The geography helps. Dunbeath faces the North Sea to the east, meaning there is no artificial glow on the horizon in the direction the sky rotates toward through the night. The village itself is small enough that its handful of street lights cause no meaningful interference once you've walked a short distance from the main road. And the Caithness landscape — flat, open, largely treeless — offers unobstructed sightlines in almost every direction.
Weather is the variable you cannot control. The north of Scotland has a reputation for cloud cover that is, frankly, deserved. But this is also why the clear nights, when they arrive, feel like gifts. Check the Met Office forecast and the Clear Outside app (which gives hour-by-hour cloud predictions specifically for stargazers) before committing to a late evening out.

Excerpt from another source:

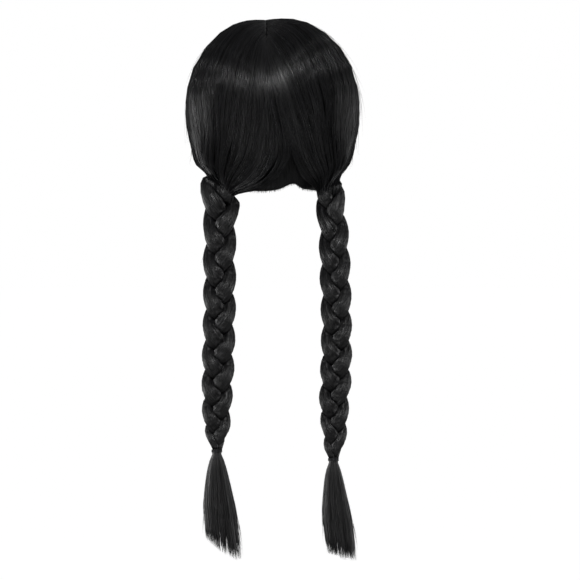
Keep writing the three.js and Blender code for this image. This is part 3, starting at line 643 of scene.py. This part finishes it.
def combedFibres(name, half, low, high, count, rng):
    along = fibreSteps[None]
    width = sheets["lockWidth"]
    locks = np.arange(low, high, width)
    locks = locks + rng.uniform(0.2, 0.8, len(locks)) * width
    across = rng.uniform(low, high, count)
    mine = np.abs(across[:, None] - locks[None]).argmin(1)
    offset = np.clip((across - locks[mine]) / width, -1, 1)[:, None]
    height = sheets["lockRise"] * (0.5 - 1.6 * offset ** 2) * smooth(along, 0.05, 0.3)
    height = height + 0.5 * sheets["lockRise"] * rng.uniform(-1, 1, len(locks))[mine][:, None]
    height = height + waves(rng, len(locks), fibreSteps, 2.4, sheets["lockWave"])[mine] * smooth(along, 0, 0.2)
    sway = waves(rng, len(locks), fibreSteps, 1.1, sheets["lockSway"])[mine]
    sway = sway * smooth(along, 0, 0.4) * (1 - smooth(along, 0.8, 1))
    across = across[:, None] + sway
    across = across + waves(rng, count, fibreSteps, 1.3, sheets["wander"]) * smooth(along, 0, 0.3)
    pinch = sheets["pinch"] * smooth(along, 0.35, 0.9) * smooth(across, 0.02, 0.06)
    across = across + (locks[mine][:, None] - across) * pinch
    layer = sheets["layer"] * rng.random((count, 1)) ** 1.5
    depth = 1 + height - layer + waves(rng, count, fibreSteps, 2.2, sheets["wave"]) * smooth(along, 0, 0.2)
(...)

When to Come for the Best Views
Autumn (September–November) is the sweet spot for most stargazers. The nights grow long quickly, temperatures are cold but manageable, and the summer haar — the coastal sea mist that can roll in without warning — becomes less frequent. The Andromeda Galaxy is well-positioned for viewing, and Perseus climbs high enough in the sky to give you a reasonable chance at the Perseid meteor shower's stragglers.
Winter (December–February) offers the longest nights and some of the most dramatic constellations — Orion dominates the southern sky, and on exceptional nights the aurora borealis is visible from this latitude. Caithness sits far enough north that Northern Lights sightings, while not guaranteed, are not uncommon during periods of high solar activity. The cold is significant; dress for it accordingly.

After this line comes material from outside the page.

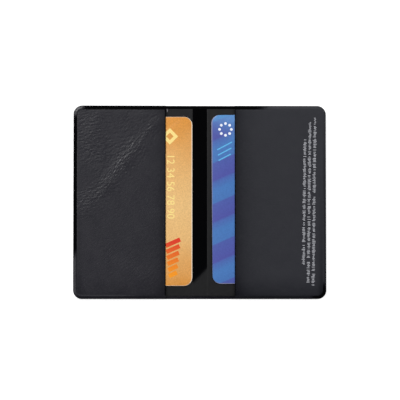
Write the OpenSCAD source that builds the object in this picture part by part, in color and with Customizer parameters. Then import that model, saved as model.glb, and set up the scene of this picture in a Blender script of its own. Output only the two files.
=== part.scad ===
// Bifold RFID blocking card sleeve of welded PVC sheet, lying open, with a card in each pocket.
// The frame is +X to the right across the spine, +Y up along it and +Z out of the pockets,
// with the origin at the middle of the underside.

/* [Card] */
// Long side of the cards that the pockets are cut for
card_l = 85.6; // [70:0.1:105]
// Short side of the cards
card_w = 53.98; // [44:0.01:66]
// Thickness of the cards
card_t = 0.76; // [0.6:0.01:1.2]
// Corner radius of the cards, as round as the photograph shows them
card_r = 4.2; // [1:0.01:6]
// Thickness of a card's printed front sheet, out of the card's thickness
card_front_t = 0.36; // [0.25:0.01:0.45]

/* [Sleeve] */
// Width of the flat spine between the two crease lines
spine_w = 7.5; // [5:0.1:12]
// How far a card can slide between the spine and the far weld
slide_room = 4.87; // [2:0.01:12]
// Room between each short end of a card and the weld
end_room = 4.8; // [1:0.1:12]
// Radius of the four outer corners
corner_r = 4.5; // [2:0.1:9]
// Width of the welded margin along the edge
weld_w = 1.4; // [0.8:0.1:3]
// Width of the pressed crease line, which parts the sheets for the fold
crease_w = 0.1; // [0.05:0.01:0.4]

/* [Sheets] */
// Thickness of the grained outer cover sheet
cover_t = 0.35; // [0.2:0.01:0.8]
// Thickness of the shielding foil laminate
foil_t = 0.1; // [0.05:0.01:0.2]
// Thickness of the smooth lining sheet
lining_t = 0.2; // [0.1:0.01:0.5]
// Thickness of the pocket sheets
pocket_t = 0.3; // [0.15:0.01:0.6]
// Gap between the foil's edge and the weld
foil_gap = 0.3; // [0.1:0.05:1]

/* [Pockets] */
// Width of the open strip between the spine and the left pocket's mouth
left_open = 13.55; // [8:0.05:20]
// Width of the open strip between the spine and the right pocket's mouth
right_open = 13.95; // [8:0.05:20]
// Free height left under and over a card in its pocket
card_clear = 0.05; // [0.02:0.01:0.2]

/* [Cards in place] */
// Gap between the left crease and the gold card's near edge
gold_gap = 0.1; // [0.1:0.05:3]
// Height of the gold card's middle above the sleeve's middle
gold_up = 0.5; // [-0.8:0.1:0.8]
// Gap between the right crease and the blue card's near edge
blue_gap = 2.4; // [1:0.05:4]
// Height of the blue card's middle above the sleeve's middle
blue_up = 1.7; // [-0.3:0.1:2.5]
// Lean of the blue card in its pocket, in degrees anticlockwise
blue_lean = 0.46; // [0:0.01:0.8]

/* [Chip, stripe and panel] */
// Long side of the chip's contact plate, along the card
plate_l = 13; // [10:0.1:15]
// Short side of the contact plate, across the card
plate_w = 11.8; // [9:0.1:13]
// Thickness of the contact plate
plate_t = 0.18; // [0.1:0.01:0.24]
// Corner radius of the contact plate
plate_r = 1.6; // [0.5:0.1:3]
// Side of the square resin block under the plate, which holds the chip
resin_w = 7.6; // [5:0.1:9]
// Depth of the resin block
resin_t = 0.36; // [0.25:0.01:0.4]
// Distance from the card's end to the middle of the plate
chip_along = 15.1; // [12:0.1:20]
// Distance from the card's top edge to the middle of the plate
chip_across = 23.9; // [18:0.1:26]
// Clearance round the chip module, the stripe and the signature panel
inlay_clear = 0.02; // [0.01:0.01:0.1]
// Distance from the card's top edge to the magnetic stripe
stripe_from_top = 4.5; // [2:0.1:8]
// Width of the magnetic stripe
stripe_w = 12.7; // [6:0.1:14]
// Thickness of the stripe and of the signature panel, let into the card's back
inlay_t = 0.05; // [0.03:0.01:0.1]
// Length of the signature panel
sign_l = 56; // [30:1:62]
// Width of the signature panel
sign_w = 9.5; // [6:0.5:12]
// Gap between the stripe and the signature panel
sign_gap = 2.6; // [1:0.1:8]

/* [Antenna] */
// Turns of the blue card's antenna coil
coil_turns = 4; // [2:1:6]
// Distance from one turn to the next
coil_pitch = 0.9; // [0.6:0.05:1.4]
// Width of the coil's conductor
coil_w = 0.3; // [0.15:0.05:0.45]
// Thickness of the coil's conductor
coil_t = 0.1; // [0.05:0.01:0.15]
// Distance from the card's edge to the middle of the outer turn
coil_in = 4; // [3.5:0.1:6]

/* [Hidden] */
$fn = 96;

// The sleeve is as wide and as high as its cards, their room, the welds and the spine make it.
half_w = weld_w + slide_room + card_w;
sleeve_w = spine_w + 2 * half_w;
sleeve_h = card_l + 2 * (end_room + weld_w);
crease_x = spine_w / 2;
sheet_x = crease_x + crease_w / 2;
spine_sheet_w = spine_w - crease_w;
left_mouth_x = crease_x + left_open;
right_mouth_x = crease_x + right_open;
least_r = 0.5;
inner_r = max(corner_r - weld_w, least_r);

// Heights of the layers, from the underside up. The folds turn about the lining's face.
foil_z = cover_t;
lining_z = foil_z + foil_t;
face_z = lining_z + lining_t;
card_z = face_z + card_clear;
pocket_z = card_z + card_t + card_clear;

// The card's own frame has its middle at the origin, its top edge at +X and its first end at +Y.
card_back_t = card_t - card_front_t;
chip_x = card_w / 2 - chip_across;
chip_y = card_l / 2 - chip_along;
stripe_x = card_w / 2 - stripe_from_top - stripe_w / 2;
sign_x = stripe_x - stripe_w / 2 - sign_gap - sign_w / 2;
cut = 1;

grained_pvc = [0.2, 0.2, 0.22];
smooth_pvc = [0.18, 0.18, 0.2];
lining_pvc = [0.14, 0.14, 0.15];
foil_silver = [0.75, 0.76, 0.78];
card_gold = [0.89, 0.68, 0.42];
card_blue = [0.3, 0.44, 0.72];
card_white = [0.93, 0.93, 0.91];
contact_gold = [0.85, 0.68, 0.32];
stripe_black = [0.1, 0.09, 0.09];
coil_copper = [0.72, 0.43, 0.25];

// A flat plate with four round corners, centred on the origin and standing on z = 0.
module round_plate(w, h, r, t) {
    linear_extrude(t) union() {
        square([w - 2 * r, h], center = true);
        square([w, h - 2 * r], center = true);
        for (sx = [-1, 1], sy = [-1, 1])
            translate([sx * (w / 2 - r), sy * (h / 2 - r)]) circle(r);
    }
}

// The sleeve's whole outline at a height, drawn in from the edge.
module full_plate(inset, r, z, t) {
    translate([0, 0, z]) round_plate(sleeve_w - 2 * inset, sleeve_h - 2 * inset, r, t);
}

// Keeps what lies between two distances from the spine's middle, on the right (1) or left (-1).
module keep_between(side, near, far) {
    intersection() {
        children();
        translate([side > 0 ? near : -far, -sleeve_h, -cut])
            cube([far - near, 2 * sleeve_h, pocket_z + pocket_t + 2 * cut]);
    }
}

// One half of a sheet, from its crease line out to the sleeve's edge.
module half_sheet(side, inset, r, z, t) {
    keep_between(side, sheet_x, sleeve_w) full_plate(inset, r, z, t);
}

// A band of the welded margin, of a given height.
module weld_band(side, near, far, top) {
    keep_between(side, near, far) difference() {
        full_plate(0, corner_r, foil_z, top - foil_z);
        full_plate(weld_w, inner_r, foil_z - cut, top - foil_z + 2 * cut);
    }
}

module cover(side) {
    color(grained_pvc) half_sheet(side, 0, corner_r, 0, cover_t);
}

module foil(side) {
    inset = weld_w + foil_gap;
    color(foil_silver) half_sheet(side, inset, max(corner_r - inset, least_r), foil_z, foil_t);
}

module lining(side) {
    color(lining_pvc) half_sheet(side, weld_w, inner_r, lining_z, lining_t);
}

// The margin where lining, pocket and cover have melted together: as high as the pocket sheet
// along the pocket, and level with the lining beside the open strip.
module weld(side, mouth_x) {
    color(grained_pvc) union() {
        weld_band(side, mouth_x, sleeve_w, pocket_z);
        weld_band(side, sheet_x, mouth_x, face_z);
    }
}

module pocket(side, mouth_x, tint) {
    color(tint) keep_between(side, mouth_x, sleeve_w)
        full_plate(0, corner_r, pocket_z, pocket_t);
}

// A straight strip of the spine, as long as asked for and centred on the sleeve's middle.
module spine_sheet(length, z, t) {
    translate([-spine_sheet_w / 2, -length / 2, z]) cube([spine_sheet_w, length, t]);
}

module cover_left() { cover(-1); }
module foil_left() { foil(-1); }
module lining_left() { lining(-1); }
module weld_left() { weld(-1, left_mouth_x); }
module pocket_left() { pocket(-1, left_mouth_x, grained_pvc); }

module cover_right() { cover(1); }
module foil_right() { foil(1); }
module lining_right() { lining(1); }
module weld_right() { weld(1, right_mouth_x); }
module pocket_right() { pocket(1, right_mouth_x, smooth_pvc); }

module cover_spine() {
    color(lining_pvc) spine_sheet(sleeve_h, 0, cover_t);
}

module foil_spine() {
    color(foil_silver) spine_sheet(sleeve_h - 2 * (weld_w + foil_gap), foil_z, foil_t);
}

module lining_spine() {
    color(lining_pvc) spine_sheet(sleeve_h - 2 * weld_w, lining_z, lining_t);
}

// The two short welds that close the spine at its ends.
module weld_spine() {
    color(lining_pvc) for (end = [-1, 1])
        translate([-spine_sheet_w / 2, end * (sleeve_h - weld_w) / 2 - weld_w / 2, foil_z])
            cube([spine_sheet_w, weld_w, face_z - foil_z]);
}

// The contact plate with the resin block under it, hanging from the card's front face.
// Grown by the clearance, it is also the tool that mills its seat.
module chip_module(grow, lift) {
    translate([chip_x, chip_y, card_t - plate_t - grow])
        round_plate(plate_w + 2 * grow, plate_l + 2 * grow, plate_r + grow, plate_t + grow + lift);
    translate([chip_x - resin_w / 2 - grow, chip_y - resin_w / 2 - grow, card_t - plate_t - resin_t - grow])
        cube([resin_w + 2 * grow, resin_w + 2 * grow, resin_t + grow]);
}

// The magnetic stripe runs the whole length of the card's back, inside its corners.
module stripe_strip(grow, drop) {
    long = card_l - 2 * card_r + 2 * grow;
    translate([stripe_x - stripe_w / 2 - grow, -long / 2, -drop])
        cube([stripe_w + 2 * grow, long, inlay_t + drop]);
}

module sign_strip(grow, drop) {
    translate([sign_x - sign_w / 2 - grow, card_l / 2 - card_r - sign_l - grow, -drop])
        cube([sign_w + 2 * grow, sign_l + 2 * grow, inlay_t + drop]);
}

// The coil's middle line is a square spiral that steps in by one pitch a turn. Corner i of it
// goes round the card from the first end's top corner, and side 0 starts one pitch further in.
function coil_x(i) = card_w / 2 - coil_in - coil_pitch * floor(i / 4);
function coil_y(i) = card_l / 2 - coil_in - coil_pitch * floor(i / 4);
function coil_corner(i) =
    i % 4 == 0 ? [coil_x(i), coil_y(i) + (i > 0 ? coil_pitch : 0)] :
    i % 4 == 1 ? [coil_x(i), -coil_y(i)] :
    i % 4 == 2 ? [-coil_x(i), -coil_y(i)] :
    [-coil_x(i), coil_y(i)];
coil_line = [for (i = [0 : 4 * coil_turns]) coil_corner(i)];

// Points beside the middle line, mitred at each corner, on one side of it.
function heading(a, b) = (b - a) / norm(b - a);
function left_of(d) = [-d[1], d[0]];
function beside(line, i, reach) =
    let (
        last = len(line) - 1,
        before = heading(line[max(i - 1, 0)], line[max(i, 1)]),
        after = heading(line[min(i, last - 1)], line[min(i + 1, last)]),
        square_turn = i > 0 && i < last
    )
    line[i] + reach * (square_turn ? left_of(before) + left_of(after) : left_of(before));

module coil_shape(w, t) {
    last = len(coil_line) - 1;
    linear_extrude(t) polygon(concat(
        [for (i = [0 : last]) beside(coil_line, i, w / 2)],
        [for (i = [last : -1 : 0]) beside(coil_line, i, -w / 2)]
    ));
}

// Sets a card down in its pocket, with its top edge towards the spine.
module on_left() {
    translate([-crease_x - gold_gap - card_w / 2, gold_up, card_z]) children();
}

module on_right() {
    translate([crease_x + blue_gap + card_w / 2, blue_up, card_z])
        rotate([0, 0, 180 + blue_lean]) children();
}

module card_front(tint) {
    color(tint) difference() {
        translate([0, 0, card_back_t]) round_plate(card_w, card_l, card_r, card_front_t);
        chip_module(inlay_clear, cut);
    }
}

module card_back(coiled) {
    color(card_white) difference() {
        round_plate(card_w, card_l, card_r, card_back_t);
        chip_module(inlay_clear, cut);
        stripe_strip(inlay_clear, cut);
        sign_strip(inlay_clear, cut);
        if (coiled) translate([0, 0, card_back_t - coil_t])
            coil_shape(coil_w + 2 * inlay_clear, coil_t + cut);
    }
}

module gold_card_front() { on_left() card_front(card_gold); }
module gold_card_back() { on_left() card_back(false); }
module gold_card_chip() { on_left() color(contact_gold) chip_module(0, 0); }
module gold_card_stripe() { on_left() color(stripe_black) stripe_strip(0, 0); }
module gold_card_signature() { on_left() color(card_white) sign_strip(0, 0); }

module blue_card_front() { on_right() card_front(card_blue); }
module blue_card_back() { on_right() card_back(true); }
module blue_card_chip() { on_right() color(contact_gold) chip_module(0, 0); }
module blue_card_stripe() { on_right() color(stripe_black) stripe_strip(0, 0); }
module blue_card_signature() { on_right() color(card_white) sign_strip(0, 0); }
module blue_card_antenna() {
    on_right() color(coil_copper)
        translate([0, 0, card_back_t - coil_t]) coil_shape(coil_w, coil_t);
}

cover_left();
foil_left();
lining_left();
weld_left();
pocket_left();
cover_spine();
foil_spine();
lining_spine();
weld_spine();
cover_right();
foil_right();
lining_right();
weld_right();
pocket_right();
gold_card_front();
gold_card_back();
gold_card_chip();
gold_card_stripe();
gold_card_signature();
blue_card_front();
blue_card_back();
blue_card_chip();
blue_card_stripe();
blue_card_signature();
blue_card_antenna();
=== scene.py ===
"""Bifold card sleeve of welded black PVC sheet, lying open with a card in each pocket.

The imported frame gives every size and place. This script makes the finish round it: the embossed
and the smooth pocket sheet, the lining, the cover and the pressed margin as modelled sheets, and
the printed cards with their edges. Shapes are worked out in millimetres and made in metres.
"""

import math

import bmesh
import bpy
import numpy as np
from bpy.props import FloatProperty, FloatVectorProperty, IntProperty, PointerProperty
from mathutils import Matrix, Vector

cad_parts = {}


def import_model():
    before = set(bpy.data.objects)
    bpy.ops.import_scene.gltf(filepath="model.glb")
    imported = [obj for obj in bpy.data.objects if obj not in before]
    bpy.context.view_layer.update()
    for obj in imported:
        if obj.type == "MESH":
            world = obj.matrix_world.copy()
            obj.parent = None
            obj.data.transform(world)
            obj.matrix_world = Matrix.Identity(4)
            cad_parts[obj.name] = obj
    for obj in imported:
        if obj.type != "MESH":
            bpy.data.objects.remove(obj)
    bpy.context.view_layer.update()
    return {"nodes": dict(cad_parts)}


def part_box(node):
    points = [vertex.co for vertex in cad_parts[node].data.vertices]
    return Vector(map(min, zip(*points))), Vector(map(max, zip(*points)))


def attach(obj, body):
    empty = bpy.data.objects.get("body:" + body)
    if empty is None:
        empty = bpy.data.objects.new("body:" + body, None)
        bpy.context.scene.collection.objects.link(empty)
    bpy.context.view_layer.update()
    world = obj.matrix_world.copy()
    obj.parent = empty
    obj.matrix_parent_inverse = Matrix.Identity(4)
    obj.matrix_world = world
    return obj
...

Spring (March–May) brings lighter nights but also some of the clearest, driest air of the year. Leo and Virgo rise in the east, and the Milky Way begins to make its seasonal return.
Summer is the least ideal season for deep-sky viewing — at this latitude, true astronomical darkness barely arrives before midnight in June and July — but the extended dusk and dawn produce extraordinary colours over the sea, and noctilucent clouds (those ghostly electric-blue formations visible at high latitudes after sunset) are a phenomenon worth staying up for.
The Best Viewing Spots
The Harbour. For a first night out, the harbour area is a sensible starting point. Walk past the harbour wall to the small beach area and face east across the water. The horizon is clean, the ground is flat, and you're sheltered enough from any northerly wind to stand comfortably. This is where the planets reveal themselves most dramatically — Jupiter and Saturn, when visible, appear to rise directly from the sea.

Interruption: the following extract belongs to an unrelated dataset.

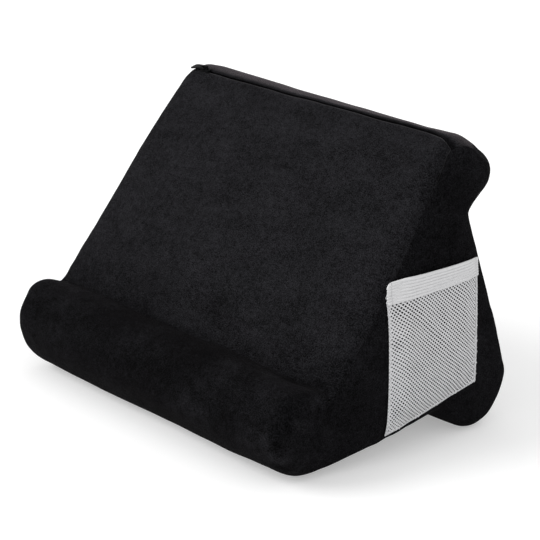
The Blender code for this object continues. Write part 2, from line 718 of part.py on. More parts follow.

The Strath Road. Drive or walk inland along the Dunbeath Water and pull over once the village lights are entirely behind you. The strath valley creates a natural corridor of dark sky overhead, and the combination of the river sound and the stars above is — there is no other word for it — extraordinary. This is also one of the better spots for watching satellites pass overhead; the International Space Station, when it transits, is bright enough to be startling.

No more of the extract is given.